Ash Wednesday Service — The Rev. Leigh Mackintosh

The Rev. Leigh Mackintosh

Ash Wednesday: February 14, 2018

Joel 2:1-2,12-17  |  2 Corinthians 5:20b-6:10
Matthew 6:1-6,16-21  |  Psalm 103 or 103:8-14

Preacher: The Rev. Leigh Mackintosh, Associate Rector of St. Michael’s Church

Today is Ash Wednesday — a day when we remember the frail and flawed aspects of our lives, a day when we embark on Lent, the ultimate penitential season… it seems odd to hear Isaiah’s images of light rising in the darkness and gloom being like the noonday. When we think of Lent, we don’t often think of words of hope and renewal about God’s continual guidance satisfying our needs in the parched places, we don’t imagine ourselves as well-watered gardens and ever-flowing springs that never fail.

Shouldn’t we be thinking of the next forty days as our long arduous struggle with our temptations in the wilderness? Isn’t this the time of year for extreme deprivation and perseverance in the parched places. Isn’t this a time to be sober, somber, and serious about sin. Maybe…

The prophet Isaiah reminds us that Lent is not about being overly serious or ashamed. This is a time to get serious about our spiritual growth–a time for us to examine ourselves, to serve others, to focus on our spiritual exercises.

The prophet Isaiah is speaking to the Israelites who had returned from their long exile in Babylon. Having spent decades, generations apart from those in Judea, the remnant of Israel returns to find their identity, their spiritual beliefs, their home had changed. The people found themselves divided by different values and priorities. The Israelites learned that return does not mean things go back to the way they always were. Return does not mean immediate joy, peace, and prosperity. Isaiah reminds them that it takes work to find oneness and healing and wholeness as a people and a nation. And so the Israelites had to enter a period of self-examination, service to one another, and spiritual growth.

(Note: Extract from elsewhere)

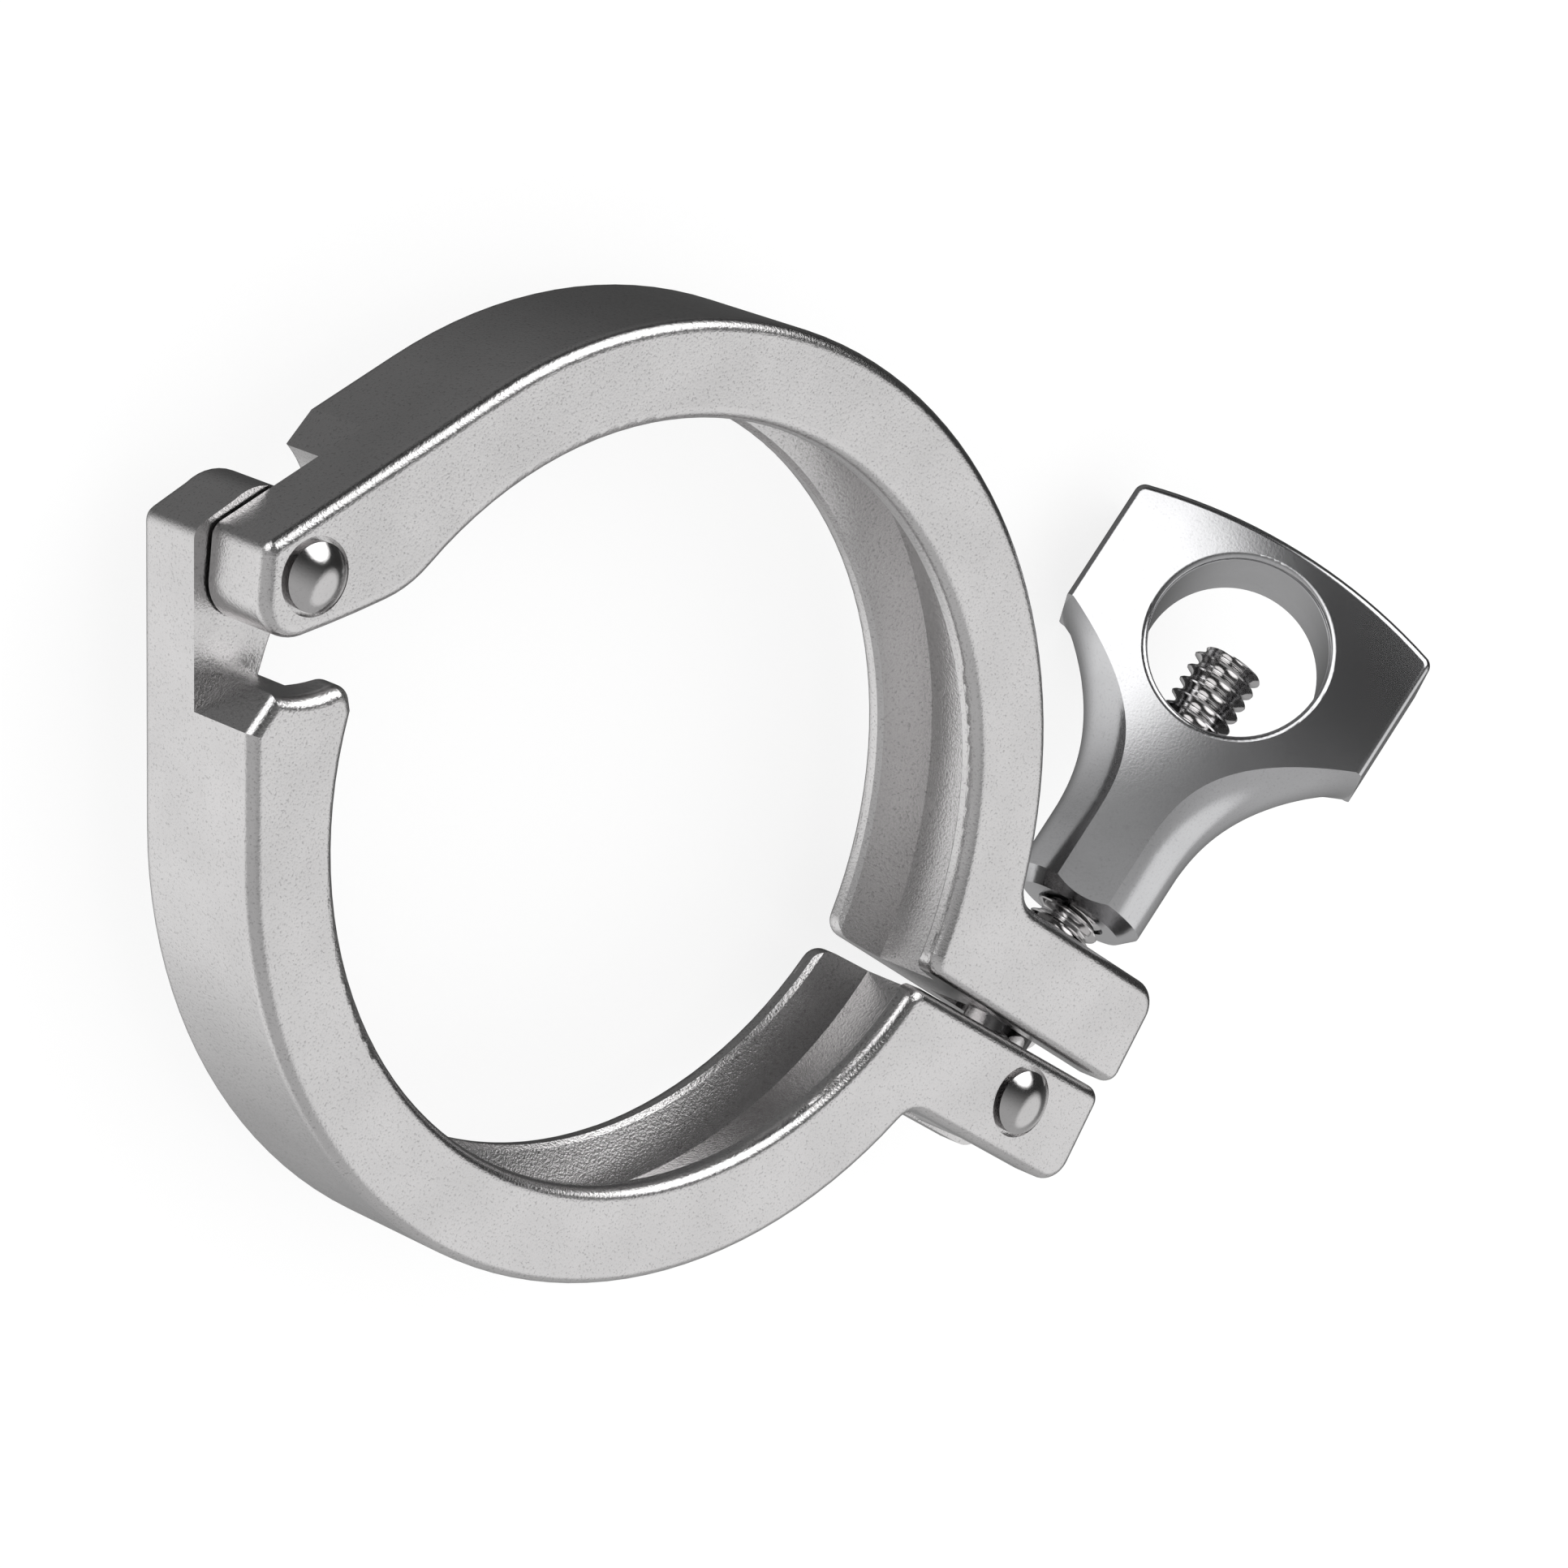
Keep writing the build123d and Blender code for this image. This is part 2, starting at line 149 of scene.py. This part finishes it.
# white to the camera with a soft shadow, and the studio's light to steel
floor_mat, tree, out = new_material("floor_white")
path = node(tree, "ShaderNodeLightPath")
paper = node(tree, "ShaderNodeBsdfDiffuse", inputs={0: (paper_white, paper_white, paper_white, 1)})
glow = node(tree, "ShaderNodeEmission", inputs={0: (1, 1, 1, 1), 1: paper_glow})
lit = node(tree, "ShaderNodeAddShader", {0: paper.outputs[0], 1: glow.outputs[0]})
incoming = node(tree, "ShaderNodeNewGeometry").outputs["Incoming"]
onward = node(tree, "ShaderNodeVectorMath", {0: incoming}, operation="SCALE", inputs={3: -1.0}).outputs[0]
seen = node(tree, "ShaderNodeEmission", {1: studio(tree, onward)})
to_camera = node(tree, "ShaderNodeMixShader",
                 {0: path.outputs["Is Camera Ray"], 1: paper.outputs[0], 2: lit.outputs[0]})
to_steel = node(tree, "ShaderNodeMixShader",
                {0: path.outputs["Is Glossy Ray"], 1: to_camera.outputs[0], 2: seen.outputs[0]})
tree.links.new(to_steel.outputs[0], out.inputs["Surface"])
floor_mesh.materials.append(floor_mat)

world = bpy.data.worlds.new("studio")
scene.world = world
world.use_nodes = True
tree = world.node_tree
tree.nodes.clear()
path = node(tree, "ShaderNodeLightPath")
lamp_light = studio(tree, node(tree, "ShaderNodeTexCoord").outputs["Generated"])
plain = node(tree, "ShaderNodeMix", {0: path.outputs["Is Glossy Ray"], 3: lamp_light},
             inputs={2: plain_light}).outputs[0]
white = node(tree, "ShaderNodeMix", {0: path.outputs["Is Camera Ray"], 2: plain}, inputs={3: 1.0}).outputs[0]
background = node(tree, "ShaderNodeBackground", {1: white}, inputs={0: (1, 1, 1, 1)})
node(tree, "ShaderNodeOutputWorld", {0: background.outputs[0]})


grain_size = 0.22 * mm
mottle_scale = 160.0


def steel(name, tint, roughness, grain, speck):
    """Steel with a fine grain; returns the material and the bump node of its grain."""
    mat, tree, out = new_material(name)
    place = node(tree, "ShaderNodeTexCoord").outputs["Object"]
    fine = node(tree, "ShaderNodeTexNoise", {0: place}, inputs={2: 1 / grain_size, 3: 3.0, 4: 0.6}).outputs[0]
    broad = node(tree, "ShaderNodeTexNoise", {0: place}, inputs={2: mottle_scale, 3: 3.0}).outputs[0]
    specks = ramp(tree, fine, 0.30, 0.46, 1.0 - speck, 1.0)
    mottle = ramp(tree, broad, 0.25, 0.75, 0.95, 1.03)
    shade = maths(tree, "MULTIPLY", specks, mottle)
    colour = node(tree, "ShaderNodeVectorMath", {3: shade}, operation="SCALE", inputs={0: tint}).outputs[0]
    bump = node(tree, "ShaderNodeBump", {"Height": fine})
    bump.inputs["Strength"].default_value = 1.0
    bump.inputs["Distance"].default_value = grain
    metal = node(tree, "ShaderNodeBsdfPrincipled")
    metal.inputs["Metallic"].default_value = 1.0
    metal.inputs["Roughness"].default_value = roughness
    tree.links.new(colour, metal.inputs["Base Color"])
    tree.links.new(bump.outputs[0], metal.inputs["Normal"])
    tree.links.new(metal.outputs[0], out.inputs["Surface"])
    return mat, bump


def dress(name, mat):
    """Put one material on a node of the frame."""
    parts[name].data.materials.clear()
    parts[name].data.materials.append(mat)


# ---- Lower and upper half ------------------------------------------------------
# Investment cast halves, tumbled until the edges are round: light satin faces
# with a fine dark speckle.
cast = steel("cast_stainless", (0.64, 0.63, 0.63), 0.19, 0.000032, 0.30)[0]
dress("lower_half", cast)
dress("upper_half", cast)

# ---- Hinge pin and swing bolt pin ----------------------------------------------
# Turned rivets with smoother, polished domed heads.
pin_steel = steel("pin_stainless", (0.56, 0.55, 0.55), 0.13, 0.000004, 0.08)[0]
dress("hinge_pin", pin_steel)
dress("swing_bolt_pin", pin_steel)

# ---- Swing bolt -----------------------------------------------------------------
# The eye and the plain shank with a rolled quarter inch thread above them: the
# rows of the mesh follow the helix and stop at the bolt's flat end.
bolt_steel = steel("bolt_stainless", (0.64, 0.63, 0.63), 0.12, 0.000003, 0.05)[0]
bolt_pin = Vector((51.0, -12.2, 0.0)) * mm
bolt_lean = radians(12.1)
bolt_up = Vector((sin(bolt_lean), cos(bolt_lean), 0.0))
bolt_side = Vector((cos(bolt_lean), -sin(bolt_lean), 0.0))
bolt_front = Vector((0.0, 0.0, 1.0))
thread_low, thread_high = 14.0 * mm, 42.9 * mm
thread_pitch = 1.27 * mm
crest_radius, root_radius = 3.09 * mm, 2.36 * mm
end_chamfer = 0.25 * mm
crest_flat, flank_width, root_roundness = 0.08, 0.87, 1.4
thread_sides, rows_per_pitch = 48, 10


def thread_radius(angle, height):
    """Radius of the thread at an angle and a height: sharp crests, round roots."""
    share = (height / thread_pitch - angle / (2 * pi)) % 1.0
    from_crest = abs(share - 0.5) * 2
    rise = max(0.0, min(1.0, (from_crest - crest_flat) / flank_width))
    radius = crest_radius - (crest_radius - root_radius) * sin(rise * pi / 2) ** root_roundness
    return min(radius, crest_radius - end_chamfer + max(0.0, thread_high - height))


def thread_mesh(bm):
    """Add the threaded part to a bmesh."""
    turns = int((thread_high - thread_low) / thread_pitch) + 2
    columns = []
    for i in range(thread_sides):
        angle = 2 * pi * i / thread_sides
        column = []
        for j in range(turns * rows_per_pitch + 1):
            height = thread_low + ((j / rows_per_pitch) - 1 + angle / (2 * pi)) * thread_pitch
            height = max(thread_low, min(thread_high, height))
            radius = thread_radius(angle, height)
            point = bolt_pin + bolt_up * height + (bolt_side * cos(angle) + bolt_front * sin(angle)) * radius
            column.append(bm.verts.new(point))
        columns.append(column)
    last = turns * rows_per_pitch
    for i in range(thread_sides):
        this, following = columns[i], columns[(i + 1) % thread_sides]
        shift = rows_per_pitch if i == thread_sides - 1 else 0
        for j in range(last):
            a, b = j, j + 1
            c, d = min(j + 1 - shift, last), min(j - shift, last)
            if d < 0:
                c, d = max(c, 0), max(d, 0)
            corners = []
            for v in (this[a], this[b], following[c], following[d]):
                if v not in corners:
                    corners.append(v)
            if len(corners) > 2:
                bm.faces.new(corners)
    for end in (0, last):
        bm.faces.new([column[end] for column in columns])


bolt_mesh = parts["swing_bolt"].data.copy()
bm = bmesh.new()
bm.from_mesh(bolt_mesh)
bmesh.ops.bisect_plane(bm, geom=bm.verts[:] + bm.edges[:] + bm.faces[:],
                       plane_co=bolt_pin + bolt_up * thread_low, plane_no=bolt_up, clear_outer=True)
thread_mesh(bm)
bmesh.ops.remove_doubles(bm, verts=bm.verts[:], dist=1e-7)
bmesh.ops.recalc_face_normals(bm, faces=bm.faces[:])
bm.to_mesh(bolt_mesh)
bm.free()
bolt_mesh.materials.clear()
bolt_mesh.materials.append(bolt_steel)
threaded_bolt = bpy.data.objects.new("threaded_bolt", bolt_mesh)
scene.collection.objects.link(threaded_bolt)
for face in bolt_mesh.polygons:
    face.use_smooth = True
bolt_mesh.set_sharp_from_angle(angle=radians(35))
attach(threaded_bolt, "bolt")
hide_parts("swing_bolt")

# ---- Wing nut --------------------------------------------------------------------
# Cast in one piece with its finger hole and polished to a smooth satin. The
# polishing leaves each flat face slightly crowned around the hole.
nut_steel, grain_bump = steel("nut_stainless", (0.60, 0.60, 0.61), 0.19, 0.000005, 0.10)
across_wing = Vector((0.6505, -0.1394, 0.7466))
hole_height = 43.2 * mm
hole_centre = bolt_pin + bolt_up * hole_height
wing_crown = 6.0
tree = nut_steel.node_tree
place = node(tree, "ShaderNodeTexCoord").outputs["Object"]
from_hole = node(tree, "ShaderNodeVectorMath", {0: place}, operation="SUBTRACT",
                 inputs={1: hole_centre}).outputs[0]
squares = []
for direction in (across_wing, bolt_up):
    distance = node(tree, "ShaderNodeVectorMath", {0: from_hole}, operation="DOT_PRODUCT",
                    inputs={1: direction}).outputs["Value"]
    squares.append(maths(tree, "MULTIPLY", distance, distance))
crown = maths(tree, "MULTIPLY", maths(tree, "ADD", *squares), -wing_crown)
crown_bump = node(tree, "ShaderNodeBump", {"Height": crown})
crown_bump.inputs["Strength"].default_value = 1.0
crown_bump.inputs["Distance"].default_value = 1.0
tree.links.new(crown_bump.outputs[0], grain_bump.inputs["Normal"])
dress("wing_nut", nut_steel)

Like the exiles returning home, we too find ourselves struggling for healing, wholeness and holiness in our lives, in our families, and in our world. We too find ourselves divided by our different values and priorities and life experiences and desiring oneness.

Over the next forty days, Isaiah calls us on a journey of reflection, reconciliation, renewal. A time to read, reflect, and remember God as the source of life in our lives. The Lenten season invites us to take a long, searching honest look at how free we really are — to become more aware of the desires that entangle us, to move towards greater freedom by detaching ourselves from selfish desires and opening ourselves to God’s desires for oneness.

Wearing the ashes in the sign of the cross we are reminded of what the goal of Lent is about. The vertical line represents the human aim to find oneness with God. The horizontal line represents the human aim to find oneness with each other. When we place these lines together, they become the cross, a sign of God’s power to redirect, reconcile, renew. A sign that we are moving towards oneness with God and others. When we connect these movements in our lives, we connect our lives to the life of Jesus who came to dwell as God among us, who taught us to love one another as God loves us, who walked through hardship, suffering and death on the cross to show us the love and life and freedom that lies beyond.

The cross reminds us that our lives are like an ever-flowing spring…“we are constantly moving towards God or away from God. Our petty wants move us away. Our focused desire to be One moves us toward God. And on this life journey we each have times when we are just too busy and don’t make the time to grow; we each have times when we do and say all the right things, but don’t face what is really hindering us; we each have times of equilibrium, when we can cast off our wants, knowing true fulfillment, true oneness, true growth lies beyond them.” (Lisa Kelly)

Chinese Taoist master Lao Tzu says:

“The best people are like water,
They benefit all things and do not compete.
They settle in the low places,
One with nature, one with God.”

As we embark on our walk of wholeness and holiness this Lenten season, may our lives flow towards deeper oneness with God and all things. Amen.